### REQUIREMENT:
Output only the lines running from the line bearing "Write part 3 of" through the line bearing "textures that the", character for character.

### PROVIDED ENTRIES:
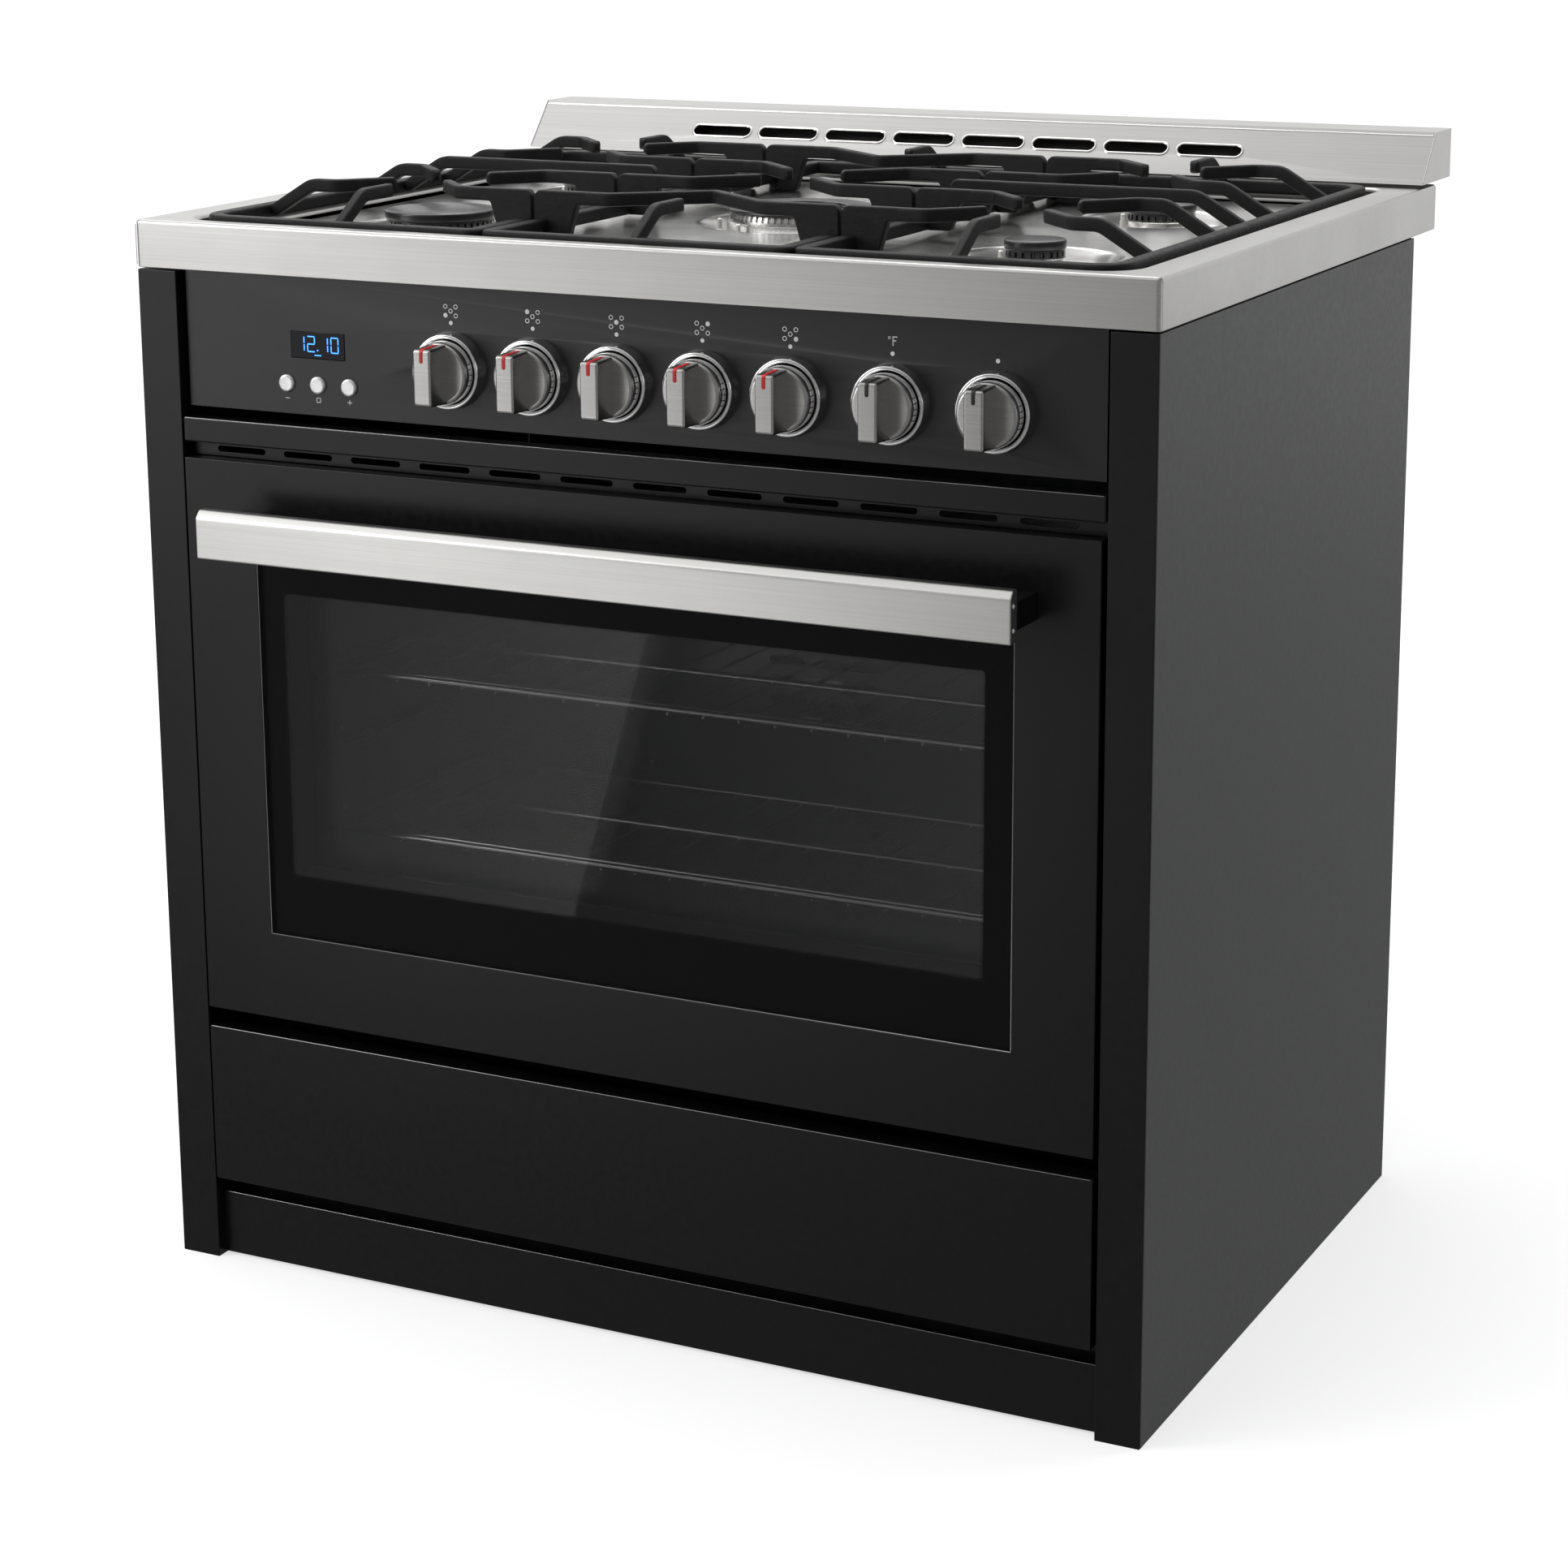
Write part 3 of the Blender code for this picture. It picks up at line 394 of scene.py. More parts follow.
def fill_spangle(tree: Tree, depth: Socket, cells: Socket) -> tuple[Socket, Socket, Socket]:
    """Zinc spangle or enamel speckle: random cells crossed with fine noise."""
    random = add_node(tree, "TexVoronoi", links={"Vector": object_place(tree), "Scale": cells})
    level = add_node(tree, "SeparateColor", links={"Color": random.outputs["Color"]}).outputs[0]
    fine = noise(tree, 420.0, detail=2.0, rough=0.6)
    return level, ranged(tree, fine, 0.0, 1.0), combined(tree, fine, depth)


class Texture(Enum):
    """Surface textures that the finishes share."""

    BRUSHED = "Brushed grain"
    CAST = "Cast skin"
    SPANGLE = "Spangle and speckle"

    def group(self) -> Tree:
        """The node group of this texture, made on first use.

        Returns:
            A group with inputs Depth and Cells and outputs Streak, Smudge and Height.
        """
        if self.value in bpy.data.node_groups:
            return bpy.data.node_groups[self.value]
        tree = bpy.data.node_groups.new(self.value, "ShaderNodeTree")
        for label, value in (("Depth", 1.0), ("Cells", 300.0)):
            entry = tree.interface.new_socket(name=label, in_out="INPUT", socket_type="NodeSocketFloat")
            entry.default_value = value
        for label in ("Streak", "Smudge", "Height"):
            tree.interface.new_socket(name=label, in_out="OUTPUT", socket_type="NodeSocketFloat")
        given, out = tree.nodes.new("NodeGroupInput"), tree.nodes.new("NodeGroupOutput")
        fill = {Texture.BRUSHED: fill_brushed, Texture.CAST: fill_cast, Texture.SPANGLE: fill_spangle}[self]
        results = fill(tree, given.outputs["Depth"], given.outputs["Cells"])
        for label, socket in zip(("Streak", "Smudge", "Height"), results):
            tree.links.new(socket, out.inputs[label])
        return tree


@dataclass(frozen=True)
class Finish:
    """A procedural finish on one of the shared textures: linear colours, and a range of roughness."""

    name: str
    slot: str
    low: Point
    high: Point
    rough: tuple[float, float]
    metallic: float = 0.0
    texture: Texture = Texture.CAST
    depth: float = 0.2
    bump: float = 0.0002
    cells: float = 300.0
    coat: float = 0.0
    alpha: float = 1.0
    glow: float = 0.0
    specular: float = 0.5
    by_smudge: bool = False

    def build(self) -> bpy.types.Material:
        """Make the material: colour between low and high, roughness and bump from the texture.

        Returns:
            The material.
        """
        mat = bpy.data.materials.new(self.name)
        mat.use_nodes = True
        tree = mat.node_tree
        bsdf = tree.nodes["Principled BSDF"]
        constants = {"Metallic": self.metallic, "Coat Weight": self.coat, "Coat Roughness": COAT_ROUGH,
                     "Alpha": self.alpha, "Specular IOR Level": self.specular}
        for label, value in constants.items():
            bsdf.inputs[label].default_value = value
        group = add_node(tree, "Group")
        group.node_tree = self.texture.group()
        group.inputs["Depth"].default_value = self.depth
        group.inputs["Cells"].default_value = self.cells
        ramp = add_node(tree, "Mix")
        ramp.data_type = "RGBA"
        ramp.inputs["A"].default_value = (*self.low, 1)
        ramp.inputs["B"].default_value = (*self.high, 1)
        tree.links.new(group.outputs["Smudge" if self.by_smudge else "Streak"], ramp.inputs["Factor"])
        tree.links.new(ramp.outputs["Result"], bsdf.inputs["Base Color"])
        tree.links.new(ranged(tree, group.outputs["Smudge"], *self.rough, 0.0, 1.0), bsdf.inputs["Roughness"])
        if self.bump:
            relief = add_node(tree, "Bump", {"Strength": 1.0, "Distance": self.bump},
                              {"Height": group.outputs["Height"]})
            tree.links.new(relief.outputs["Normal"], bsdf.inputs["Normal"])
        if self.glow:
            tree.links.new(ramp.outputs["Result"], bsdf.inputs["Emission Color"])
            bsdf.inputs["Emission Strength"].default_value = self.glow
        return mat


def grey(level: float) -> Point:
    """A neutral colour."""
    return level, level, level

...

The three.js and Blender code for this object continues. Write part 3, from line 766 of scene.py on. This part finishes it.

* * *

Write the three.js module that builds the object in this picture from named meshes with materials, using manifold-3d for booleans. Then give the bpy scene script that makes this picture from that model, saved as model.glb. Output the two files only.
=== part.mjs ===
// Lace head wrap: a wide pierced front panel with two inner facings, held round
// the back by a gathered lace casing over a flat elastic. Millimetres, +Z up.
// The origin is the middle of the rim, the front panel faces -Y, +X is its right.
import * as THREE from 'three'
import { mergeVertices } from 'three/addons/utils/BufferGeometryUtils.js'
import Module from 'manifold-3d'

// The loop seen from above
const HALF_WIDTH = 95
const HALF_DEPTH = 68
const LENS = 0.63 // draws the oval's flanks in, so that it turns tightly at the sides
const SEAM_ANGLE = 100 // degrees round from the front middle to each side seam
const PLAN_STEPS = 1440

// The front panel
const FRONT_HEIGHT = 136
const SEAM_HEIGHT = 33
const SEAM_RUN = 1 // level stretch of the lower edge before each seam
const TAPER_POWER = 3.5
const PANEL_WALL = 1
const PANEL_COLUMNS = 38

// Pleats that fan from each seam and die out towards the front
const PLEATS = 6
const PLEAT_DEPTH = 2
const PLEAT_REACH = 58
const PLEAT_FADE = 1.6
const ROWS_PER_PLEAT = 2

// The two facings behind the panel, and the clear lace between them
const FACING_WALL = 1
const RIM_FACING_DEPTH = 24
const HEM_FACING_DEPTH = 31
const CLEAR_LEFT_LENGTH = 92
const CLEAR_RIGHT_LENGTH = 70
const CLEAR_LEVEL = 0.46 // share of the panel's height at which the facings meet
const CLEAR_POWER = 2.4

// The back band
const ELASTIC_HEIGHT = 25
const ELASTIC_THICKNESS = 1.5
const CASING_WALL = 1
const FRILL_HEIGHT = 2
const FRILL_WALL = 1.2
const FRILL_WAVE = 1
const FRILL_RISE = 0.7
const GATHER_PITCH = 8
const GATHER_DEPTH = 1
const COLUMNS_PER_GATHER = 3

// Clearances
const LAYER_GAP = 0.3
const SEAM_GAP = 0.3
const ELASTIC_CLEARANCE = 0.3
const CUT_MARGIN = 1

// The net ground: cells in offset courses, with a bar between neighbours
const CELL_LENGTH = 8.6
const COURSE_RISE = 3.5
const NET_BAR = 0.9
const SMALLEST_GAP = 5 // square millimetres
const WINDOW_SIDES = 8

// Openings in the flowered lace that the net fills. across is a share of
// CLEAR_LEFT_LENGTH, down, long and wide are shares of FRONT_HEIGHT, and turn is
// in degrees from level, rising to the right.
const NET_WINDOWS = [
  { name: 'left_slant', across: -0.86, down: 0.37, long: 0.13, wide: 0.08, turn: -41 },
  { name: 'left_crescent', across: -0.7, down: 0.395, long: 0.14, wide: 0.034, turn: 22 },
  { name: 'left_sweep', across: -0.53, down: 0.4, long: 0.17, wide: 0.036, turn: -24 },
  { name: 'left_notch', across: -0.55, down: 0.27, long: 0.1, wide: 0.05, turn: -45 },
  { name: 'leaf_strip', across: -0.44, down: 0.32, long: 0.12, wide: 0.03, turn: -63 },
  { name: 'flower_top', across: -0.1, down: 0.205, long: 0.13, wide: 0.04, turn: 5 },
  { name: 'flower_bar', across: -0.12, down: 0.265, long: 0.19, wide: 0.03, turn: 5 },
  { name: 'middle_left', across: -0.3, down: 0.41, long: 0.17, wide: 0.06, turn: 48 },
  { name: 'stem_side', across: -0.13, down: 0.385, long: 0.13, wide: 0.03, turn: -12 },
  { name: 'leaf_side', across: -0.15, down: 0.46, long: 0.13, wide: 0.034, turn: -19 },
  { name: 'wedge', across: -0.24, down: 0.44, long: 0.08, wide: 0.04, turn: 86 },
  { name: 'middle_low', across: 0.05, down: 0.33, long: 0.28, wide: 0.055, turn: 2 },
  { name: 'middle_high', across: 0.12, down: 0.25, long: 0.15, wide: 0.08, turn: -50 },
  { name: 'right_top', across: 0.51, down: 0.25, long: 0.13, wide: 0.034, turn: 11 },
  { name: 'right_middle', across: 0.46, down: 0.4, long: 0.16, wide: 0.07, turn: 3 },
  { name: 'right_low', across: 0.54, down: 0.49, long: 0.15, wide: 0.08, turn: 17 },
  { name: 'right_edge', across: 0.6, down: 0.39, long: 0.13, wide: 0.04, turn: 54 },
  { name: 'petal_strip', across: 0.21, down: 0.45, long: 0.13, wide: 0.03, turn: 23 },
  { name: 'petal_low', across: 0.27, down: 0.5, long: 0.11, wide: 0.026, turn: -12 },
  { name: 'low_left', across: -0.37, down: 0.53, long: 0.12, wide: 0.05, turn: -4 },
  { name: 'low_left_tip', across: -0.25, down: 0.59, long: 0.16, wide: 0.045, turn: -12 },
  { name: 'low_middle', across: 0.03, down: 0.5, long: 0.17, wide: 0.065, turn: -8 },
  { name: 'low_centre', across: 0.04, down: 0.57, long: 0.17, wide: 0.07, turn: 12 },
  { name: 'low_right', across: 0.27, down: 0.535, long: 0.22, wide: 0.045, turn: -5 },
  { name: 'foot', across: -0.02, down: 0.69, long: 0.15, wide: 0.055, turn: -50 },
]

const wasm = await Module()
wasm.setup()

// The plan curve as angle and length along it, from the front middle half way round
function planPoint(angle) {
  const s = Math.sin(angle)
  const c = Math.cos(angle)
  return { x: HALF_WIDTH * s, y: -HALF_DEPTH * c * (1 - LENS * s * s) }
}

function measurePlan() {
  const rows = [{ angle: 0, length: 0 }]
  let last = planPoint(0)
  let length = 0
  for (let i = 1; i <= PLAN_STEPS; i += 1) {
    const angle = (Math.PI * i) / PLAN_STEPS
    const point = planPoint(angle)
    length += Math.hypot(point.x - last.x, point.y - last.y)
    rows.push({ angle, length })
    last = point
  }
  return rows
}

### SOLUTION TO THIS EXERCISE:
Write part 3 of the Blender code for this picture. It picks up at line 394 of scene.py. More parts follow.
def fill_spangle(tree: Tree, depth: Socket, cells: Socket) -> tuple[Socket, Socket, Socket]:
    """Zinc spangle or enamel speckle: random cells crossed with fine noise."""
    random = add_node(tree, "TexVoronoi", links={"Vector": object_place(tree), "Scale": cells})
    level = add_node(tree, "SeparateColor", links={"Color": random.outputs["Color"]}).outputs[0]
    fine = noise(tree, 420.0, detail=2.0, rough=0.6)
    return level, ranged(tree, fine, 0.0, 1.0), combined(tree, fine, depth)


class Texture(Enum):
    """Surface textures that the finishes share."""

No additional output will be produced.